NASA: Get out of the way reality
A
space policy retrofire--back some 20 years ago to President Ronald Reagan's push
to encourage private investment in space--is tied to and enabling Bigelow's
quest, along with others, in the present-day private-sector space realm.
That's
the view of Robert Brumley, former chairman of Reagan's commercial space
working group and also former general counsel for the U.S. Department of
Commerce.
"Bigelow
has proven that, against all odds, a business plan can succeed," Brumley said.
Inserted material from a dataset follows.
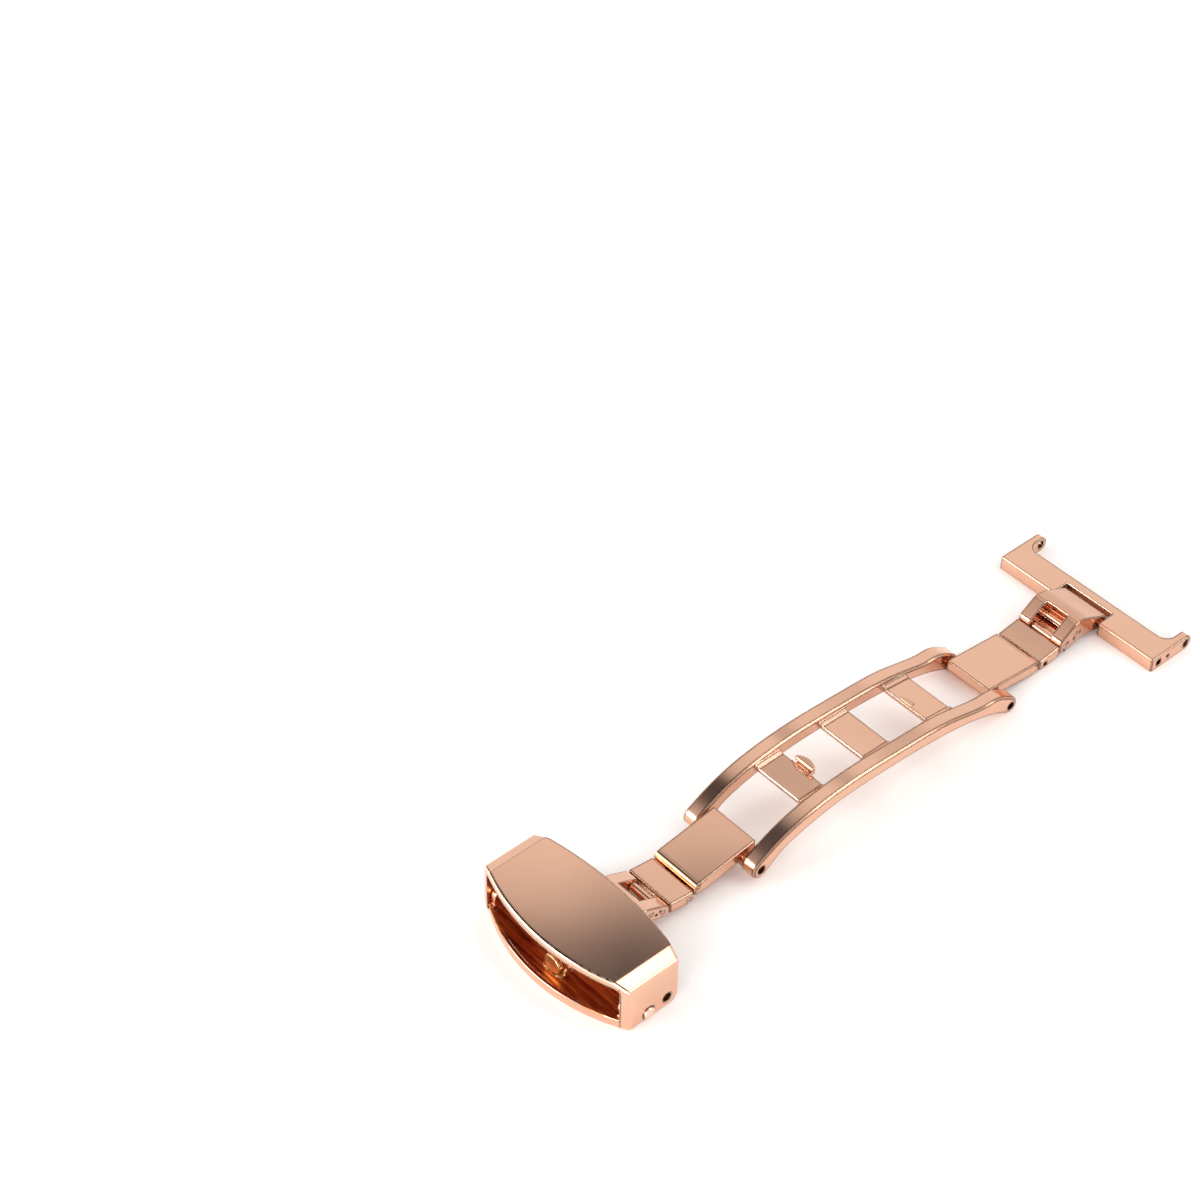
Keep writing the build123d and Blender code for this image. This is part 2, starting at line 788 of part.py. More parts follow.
# Cover: bowed top plate with a side wall down each side
with BuildPart() as cover_shell:
    with BuildSketch(Plane.XY.offset(cover_wall_bottom)):
        with BuildLine():
            ThreePointArc(
                (cover_front_side, -cover_half_width),
                (cover_front_middle, 0),
                (cover_front_side, cover_half_width),
            )
            Line((cover_front_side, cover_half_width), (cover_back_side, cover_half_width))
            ThreePointArc(
                (cover_back_side, cover_half_width),
                (cover_back_middle, 0),
                (cover_back_side, -cover_half_width),
            )
            Line((cover_back_side, -cover_half_width), (cover_front_side, -cover_half_width))
        make_face()
    extrude(amount=cover_top - cover_wall_bottom)
    shoulder = cover_half_width - cover_bevel_across
    with BuildSketch(Plane.YZ.offset(cover_front_middle)) as section:
        with BuildLine():
            Polyline(
                (-cover_half_width, 0),
                (-cover_half_width, cover_top - cover_bevel_down),
                (-shoulder, cover_top),
                (shoulder, cover_top),
                (cover_half_width, cover_top - cover_bevel_down),
                (cover_half_width, 0),
                close=True,
            )
        make_face()
        levels = section.vertices().group_by(Axis.Y)
        fillet(levels[1], cover_bevel_round)
    extrude(amount=cover_back_middle - cover_front_middle, mode=Mode.INTERSECT)
    feet = cover_shell.edges().filter_by(GeomType.CIRCLE).group_by(Axis.Z)[0]
    fillet(feet.sort_by(Axis.X)[-1], cover_heel_round)
    feet = cover_shell.edges().filter_by(GeomType.CIRCLE).group_by(Axis.Z)[0]
    fillet(feet.sort_by(Axis.X)[0], cover_toe_round)
    front_edges = cover_shell.faces().sort_by(Axis.X)[0].edges()
    rim = [edge for edge in front_edges if edge.center().Z > cover_toe_round * 2]
    fillet(rim, cover_edge_round)
    with BuildSketch(Plane.YZ.offset(cover_front_middle)):
        RectangleRounded(cover_wall_inner * 2, cover_under * 2, cover_inner_corner)
    extrude(amount=cover_back_middle - cover_front_middle, mode=Mode.SUBTRACT)
    bore = cover_pin_radius + running_gap
    add(rod(cover_axis, bore, -cover_half_width, cover_half_width), mode=Mode.SUBTRACT)
    add(rod(snap_axis, snap_pin_radius, -cover_half_width, cover_half_width), mode=Mode.SUBTRACT)
    rim_inner = cover_half_width - snap_rim_depth
    for low, high in ((-cover_half_width, -rim_inner), (rim_inner, cover_half_width)):
        add(rod(snap_axis, snap_pin_radius + snap_rim_gap, low, high), mode=Mode.SUBTRACT)


def side_pin(axis, radius, inner, outer):
    """A short pin at one side, its outer end slightly domed."""
    with BuildPart() as piece:
        add(rod(axis, radius, min(inner, outer), max(inner, outer)))
        end = piece.edges().sort_by(Axis.Y)[-1 if outer > inner else 0]
        fillet(end, pin_dome)
    return piece.part


hinge_pin_end = cover_half_width - hinge_pin_recess
snap_pin_end = cover_half_width + snap_pin_reach
with BuildPart() as near_hinge_pin:
    add(side_pin(cover_axis, cover_pin_radius, -tray_wall_inner, -hinge_pin_end))
with BuildPart() as far_hinge_pin:
    add(side_pin(cover_axis, cover_pin_radius, tray_wall_inner, hinge_pin_end))
with BuildPart() as near_snap_pin:
    add(side_pin(snap_axis, snap_pin_radius, -cover_wall_inner, -snap_pin_end))
with BuildPart() as far_snap_pin:
    add(side_pin(snap_axis, snap_pin_radius, cover_wall_inner, snap_pin_end))

# T-bar: bar with two lugs, notch for the catch link, bore for its long pin
with BuildPart() as t_bar:
    with BuildSketch(side_plane(bar_half_width)):
        with BuildLine():
            Polyline(
                (lug_axis[0], bar_height),
                (bar_left, bar_height),
                (bar_left, 0),
                (lug_axis[0], 0),
            )
            ThreePointArc(
                (lug_axis[0], 0),
                (lug_axis[0] + bar_height / 2, bar_height / 2),
                (lug_axis[0], bar_height),
            )
        make_face()
    extrude(amount=bar_half_width * 2)
    long_edges = t_bar.edges().filter_by(Axis.Y).sort_by(Axis.X)[:2]
    fillet(long_edges, bar_edge_round)
    chamfer(t_bar.faces().filter_by(Axis.Y).edges(), side_bevel)
    with BuildSketch():
        far_end = lug_axis[0] + bar_height
        with Locations(((bar_right + far_end) / 2, 0)):
            gap = Rectangle(far_end - bar_right, lug_inner * 2)
        fillet(gap.vertices().group_by(Axis.X)[0], lug_corner)
        with Locations(((bar_left + bar_notch_end) / 2, 0)):
            Rectangle(bar_notch_end - bar_left, bar_notch_half_width * 2)
    extrude(amount=bar_height, mode=Mode.SUBTRACT)
    with BuildSketch():
        with Locations(((bar_notch_end + bar_right) / 2, 0)):
            Rectangle(bar_right - bar_notch_end, bar_notch_half_width * 2)
    extrude(amount=bar_pocket_height, mode=Mode.SUBTRACT)
    add(rod(bar_axis, bar_pin_radius, -bar_half_width, bar_half_width), mode=Mode.SUBTRACT)
    add(rod(lug_axis, lug_hole_radius, -bar_half_width, bar_half_width), mode=Mode.SUBTRACT)
    for low, high in (
        (-bar_half_width, dimple_depth - bar_half_width),
        (bar_half_width - dimple_depth, bar_half_width),
    ):
        add(rod(bar_dot_axis, bar_dot_radius, low, high), mode=Mode.SUBTRACT)
with BuildPart() as t_bar_pin:
    add(rod(bar_axis, bar_pin_radius, pin_recess - bar_half_width, bar_half_width - pin_recess))

pieces = {
    "base_frame": base_frame,
    "catch_post": catch_post,
    "catch_hook": catch_hook,
    "left_frame_pin": left_frame_pin,
    "right_frame_pin": right_frame_pin,
    "left_blade": left_blade,
    "left_link": left_link,
    "left_link_pin": left_link_pin,
    "left_catch_link": left_catch_link,
    "left_catch_pin": left_catch_pin,
    "left_latch_bar": left_latch_bar,
    "right_blade": right_blade,
    "right_link": right_link,
    "right_link_pin": right_link_pin,
    "right_catch_link": right_catch_link,
    "right_catch_pin": right_catch_pin,
    "right_latch_bar": right_latch_bar,
    "sleeve_tray": sleeve_tray,
    "tray_hinge_pin": tray_hinge_pin,
    "strap_stud": strap_stud,
    "stud_bracket": stud_bracket,
    "cover_shell": cover_shell,
    "near_hinge_pin": near_hinge_pin,
    "far_hinge_pin": far_hinge_pin,
    "near_snap_pin": near_snap_pin,
    "far_snap_pin": far_snap_pin,
    "t_bar": t_bar,
    "t_bar_pin": t_bar_pin,
}
for name, piece in pieces.items():
    piece.part.label = name
    export_step(piece.part, f"parts/{name}.step")
    box = piece.part.bounding_box()
    print(name, piece.part.is_valid, len(piece.part.solids()), [round(v, 2) for v in (*box.min, *box.max)])
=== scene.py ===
import math
import bmesh
import bpy
from mathutils import Matrix, Vector

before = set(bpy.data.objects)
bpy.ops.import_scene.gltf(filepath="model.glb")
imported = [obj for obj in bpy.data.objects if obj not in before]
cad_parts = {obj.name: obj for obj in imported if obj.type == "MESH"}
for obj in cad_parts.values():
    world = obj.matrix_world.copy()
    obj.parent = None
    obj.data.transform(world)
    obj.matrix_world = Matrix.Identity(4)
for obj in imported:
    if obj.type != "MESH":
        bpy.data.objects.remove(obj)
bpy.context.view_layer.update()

scene = bpy.context.scene
scene.view_settings.view_transform = "Standard"
mm = 0.001
mmPerMetre = 1000.0


# small helpers for node trees

def newMaterial(name):
    mat = bpy.data.materials.new(name)
    mat.use_nodes = True
    tree = mat.node_tree
    tree.nodes.clear()
    out = tree.nodes.new("ShaderNodeOutputMaterial")
    return mat, tree, out


def addNode(tree, kind, **values):
    # a value is the node's own setting where it has one of that name, and a socket's start if not
    node = tree.nodes.new(kind)
    for key, value in values.items():
        if hasattr(node, key):
            setattr(node, key, value)
        else:
            node.inputs[key.replace("_", " ")].default_value = value
    return node


def addTimes(tree, factor):
    node = addNode(tree, "ShaderNodeMath", operation="MULTIPLY")
    node.inputs[1].default_value = factor
    return node


def addSmooth(tree, low, high):
    # rises softly from 0 at low to 1 at high
    return addNode(
        tree, "ShaderNodeMapRange", interpolation_type="SMOOTHSTEP", From_Min=low, From_Max=high
    )


# where a colour mix has its sockets, among those for numbers and vectors
mixSockets = {"factor": 0, "first": 6, "second": 7, "result": 2}


def addColourMix(tree, first, second):
    # the first colour may be another node's output; gives the factor and the mixed colour
    mix = addNode(tree, "ShaderNodeMix", data_type="RGBA")
    if isinstance(first, bpy.types.NodeSocket):
        tree.links.new(first, mix.inputs[mixSockets["first"]])
    else:
        mix.inputs[mixSockets["first"]].default_value = (*first, 1.0)
    mix.inputs[mixSockets["second"]].default_value = (*second, 1.0)
    return mix.inputs[mixSockets["factor"]], mix.outputs[mixSockets["result"]]


def newGroup(name, inputs, outputs):
    group = bpy.data.node_groups.new(name, "ShaderNodeTree")
    for label, kind, start in inputs:
        socket = group.interface.new_socket(label, in_out="INPUT", socket_type=kind)
        socket.default_value = start
    for label, kind in outputs:
        group.interface.new_socket(label, in_out="OUTPUT", socket_type=kind)
    return group, group.nodes.new("NodeGroupInput"), group.nodes.new("NodeGroupOutput")


print("building the shared finishes")

grainNoise = {"Scale": 1.0, "Detail": 3.0, "Roughness": 0.6}


def makeGrainGroup():
    # fine straight grain left by a satin wheel: noise with its own pace along X and along Y
    group, given, result = newGroup(
        "satinGrain",
        [("Lines per mm", "NodeSocketFloat", 9.0), ("Along", "NodeSocketFloat", 0.03),
         ("Across", "NodeSocketFloat", 1.0)],
        [("Height", "NodeSocketFloat"), ("Mask", "NodeSocketFloat")],
    )
    coord = addNode(group, "ShaderNodeTexCoord")
    scale = addNode(group, "ShaderNodeVectorMath", operation="SCALE")
    stretch = addNode(group, "ShaderNodeCombineXYZ", Z=1.0)
    times = addNode(group, "ShaderNodeVectorMath", operation="MULTIPLY")
    perMetre = addTimes(group, mmPerMetre)
    noise = addNode(group, "ShaderNodeTexNoise", **grainNoise)
    join = group.links.new
    join(given.outputs["Lines per mm"], perMetre.inputs[0])
    join(perMetre.outputs[0], scale.inputs["Scale"])
    join(coord.outputs["Object"], scale.inputs[0])
    join(given.outputs["Along"], stretch.inputs["X"])
    join(given.outputs["Across"], stretch.inputs["Y"])
    join(scale.outputs[0], times.inputs[0])
    join(stretch.outputs[0], times.inputs[1])
    join(times.outputs[0], noise.inputs["Vector"])
    join(noise.outputs["Fac"], result.inputs["Height"])
    join(noise.outputs["Fac"], result.inputs["Mask"])
    return group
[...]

The next issue, he advised, is the private space group's ability to achieve
scale and scope...identifying habitat customers...and how this capacity can best be
used for downstream products and services. For this, the ball is in Bigelow's
court.
For
NASA, it has taken two decades--along with the tragic loss of shuttle Challenger
and Columbia crews--for the space agency to look at itself and realize a key,
get out of the way truth, Brumley said.
"The
engineers, astronauts, and others inside NASA know that their future, if they
are going to have a future, is going to depend heavily on a transition from a
government-owned and operated program to a commercially supported program,"
Brumley stated. NASA can't stand in the way, he added, as either a regulator, a
manager, or as a competitor.
"The
institution now realizes that they have to think like consumers, as purchasers
of services ... not owners and controllers of design, engineering and hardware,"
Brumley said.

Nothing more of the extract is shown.